Piri piri chicken with coleslaw and rice
7
Points®
Total time: 3 hr 35 min • Prep: 20 min • Cook: 15 min • Serves: 4 • Difficulty: Easy
Our piri piri chicken on with creamy coleslaw and rice is a modern Australian twist to a Portugese classic.


Ingredients
Dried chilli flakes
¼ tsp
Fresh red chilli
1 whole, finely chopped
Garlic
1 clove(s), crushed
Fresh lemon rind
1 tsp, finely grated
Lemon juice
2 tbs
Skinless chicken breast
450 g, (tenderloins)
Green cabbage
240 g, shredded
Carrot(s)
1 medium, grated
Low-fat mayonnaise
2 tbs, (whole egg)
Brown rice microwave packet
450 g, (packet)
Green shallot(s)
1 individual, thinly sliced, to garnish
Instructions
1
Combine dried and fresh chopped chilli, garlic, rind and juice in a shallow glass or ceramic dish. Add chicken and turn to coat. Cover and refrigerate for 3 hours.
2
Lightly spray a large chargrill or barbecue with oil and heat over medium-high heat.
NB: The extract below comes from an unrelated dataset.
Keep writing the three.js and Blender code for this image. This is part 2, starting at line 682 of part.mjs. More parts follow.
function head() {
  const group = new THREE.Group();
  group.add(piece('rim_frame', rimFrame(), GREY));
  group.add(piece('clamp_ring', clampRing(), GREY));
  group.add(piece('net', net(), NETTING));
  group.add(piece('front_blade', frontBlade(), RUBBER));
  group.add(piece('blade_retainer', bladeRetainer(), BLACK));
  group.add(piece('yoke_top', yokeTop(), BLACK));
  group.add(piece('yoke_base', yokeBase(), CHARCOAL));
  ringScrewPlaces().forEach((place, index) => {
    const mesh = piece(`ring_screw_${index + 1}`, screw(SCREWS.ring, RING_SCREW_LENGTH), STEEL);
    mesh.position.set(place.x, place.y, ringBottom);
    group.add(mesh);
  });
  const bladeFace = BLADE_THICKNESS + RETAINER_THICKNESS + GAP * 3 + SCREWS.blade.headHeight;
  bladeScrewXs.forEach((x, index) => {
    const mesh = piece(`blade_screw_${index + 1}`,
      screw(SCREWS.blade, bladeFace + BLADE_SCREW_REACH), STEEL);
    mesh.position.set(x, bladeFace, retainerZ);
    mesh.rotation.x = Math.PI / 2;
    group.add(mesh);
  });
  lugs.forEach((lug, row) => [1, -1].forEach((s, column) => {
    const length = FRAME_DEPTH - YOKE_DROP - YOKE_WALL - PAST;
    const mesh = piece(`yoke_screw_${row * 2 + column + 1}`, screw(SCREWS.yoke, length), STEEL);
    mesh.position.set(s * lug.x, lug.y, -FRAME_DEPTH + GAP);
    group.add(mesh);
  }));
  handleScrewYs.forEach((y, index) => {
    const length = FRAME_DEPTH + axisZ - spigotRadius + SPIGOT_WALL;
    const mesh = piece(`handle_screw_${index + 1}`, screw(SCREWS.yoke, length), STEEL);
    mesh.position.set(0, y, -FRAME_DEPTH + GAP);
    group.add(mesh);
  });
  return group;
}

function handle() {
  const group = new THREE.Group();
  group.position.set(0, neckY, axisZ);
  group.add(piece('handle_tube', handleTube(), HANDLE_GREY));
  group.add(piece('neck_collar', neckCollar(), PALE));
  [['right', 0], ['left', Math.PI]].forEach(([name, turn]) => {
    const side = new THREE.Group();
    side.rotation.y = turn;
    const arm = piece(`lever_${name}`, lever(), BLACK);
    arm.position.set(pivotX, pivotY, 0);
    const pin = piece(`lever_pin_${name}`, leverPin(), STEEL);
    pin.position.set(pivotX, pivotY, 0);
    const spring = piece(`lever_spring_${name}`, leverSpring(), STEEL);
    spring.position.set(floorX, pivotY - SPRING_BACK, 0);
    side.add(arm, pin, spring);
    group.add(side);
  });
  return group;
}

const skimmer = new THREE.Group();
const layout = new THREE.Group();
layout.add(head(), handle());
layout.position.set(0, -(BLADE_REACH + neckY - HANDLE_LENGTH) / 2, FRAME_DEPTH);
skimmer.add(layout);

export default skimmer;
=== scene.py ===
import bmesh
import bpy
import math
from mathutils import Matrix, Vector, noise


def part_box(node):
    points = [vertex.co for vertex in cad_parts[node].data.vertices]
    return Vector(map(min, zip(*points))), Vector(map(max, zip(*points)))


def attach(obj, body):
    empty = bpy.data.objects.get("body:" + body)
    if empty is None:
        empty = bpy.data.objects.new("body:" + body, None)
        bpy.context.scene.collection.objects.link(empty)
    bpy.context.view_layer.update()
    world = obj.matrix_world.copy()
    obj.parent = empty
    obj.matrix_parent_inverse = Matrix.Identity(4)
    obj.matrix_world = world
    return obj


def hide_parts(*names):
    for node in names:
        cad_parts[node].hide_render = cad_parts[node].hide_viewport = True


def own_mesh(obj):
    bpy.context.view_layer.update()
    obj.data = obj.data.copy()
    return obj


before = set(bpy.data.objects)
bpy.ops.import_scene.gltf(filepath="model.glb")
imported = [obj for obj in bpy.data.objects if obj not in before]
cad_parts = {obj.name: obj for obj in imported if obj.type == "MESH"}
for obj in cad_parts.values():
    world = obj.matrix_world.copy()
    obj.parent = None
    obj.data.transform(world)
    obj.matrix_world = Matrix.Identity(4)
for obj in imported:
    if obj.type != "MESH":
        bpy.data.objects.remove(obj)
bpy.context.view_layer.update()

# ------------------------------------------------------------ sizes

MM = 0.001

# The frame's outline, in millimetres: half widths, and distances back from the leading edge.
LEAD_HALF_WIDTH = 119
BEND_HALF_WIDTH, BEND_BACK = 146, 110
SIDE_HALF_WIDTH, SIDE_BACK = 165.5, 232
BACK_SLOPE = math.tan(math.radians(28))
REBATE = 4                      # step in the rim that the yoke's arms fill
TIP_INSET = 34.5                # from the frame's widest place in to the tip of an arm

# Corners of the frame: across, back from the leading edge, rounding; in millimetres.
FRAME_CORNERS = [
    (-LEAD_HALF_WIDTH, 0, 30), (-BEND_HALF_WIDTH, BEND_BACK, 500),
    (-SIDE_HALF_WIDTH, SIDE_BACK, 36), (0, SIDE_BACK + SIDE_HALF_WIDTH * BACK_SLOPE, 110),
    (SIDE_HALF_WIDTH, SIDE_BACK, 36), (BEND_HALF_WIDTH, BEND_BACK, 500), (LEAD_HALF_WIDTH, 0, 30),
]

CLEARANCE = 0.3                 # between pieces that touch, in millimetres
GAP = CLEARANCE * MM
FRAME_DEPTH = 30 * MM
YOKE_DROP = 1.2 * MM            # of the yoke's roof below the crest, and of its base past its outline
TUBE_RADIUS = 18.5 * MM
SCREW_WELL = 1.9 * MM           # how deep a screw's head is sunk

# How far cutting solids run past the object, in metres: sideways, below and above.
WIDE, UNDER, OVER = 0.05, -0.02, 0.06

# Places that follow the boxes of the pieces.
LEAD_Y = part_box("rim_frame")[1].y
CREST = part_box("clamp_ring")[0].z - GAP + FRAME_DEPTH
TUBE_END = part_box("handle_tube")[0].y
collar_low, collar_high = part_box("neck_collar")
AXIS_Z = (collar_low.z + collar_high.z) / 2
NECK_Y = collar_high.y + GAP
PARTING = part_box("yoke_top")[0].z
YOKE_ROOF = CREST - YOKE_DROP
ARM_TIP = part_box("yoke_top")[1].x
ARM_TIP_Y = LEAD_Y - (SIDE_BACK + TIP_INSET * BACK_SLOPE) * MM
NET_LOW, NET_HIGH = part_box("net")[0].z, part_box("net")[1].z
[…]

Cook chicken, in batches, for 3–5 minutes each side or until cooked through.
3
Meanwhile, combine cabbage and carrot in medium bowl. Whisk mayonnaise and 1 tablespoon warm water in a small jug. Add mayonnaise mixture to cabbage mixture. Toss coleslaw to combine.
4
Heat rice following packet instructions. Serve chicken with rice, coleslaw and garnished with shallot and extra red chilli (if desired).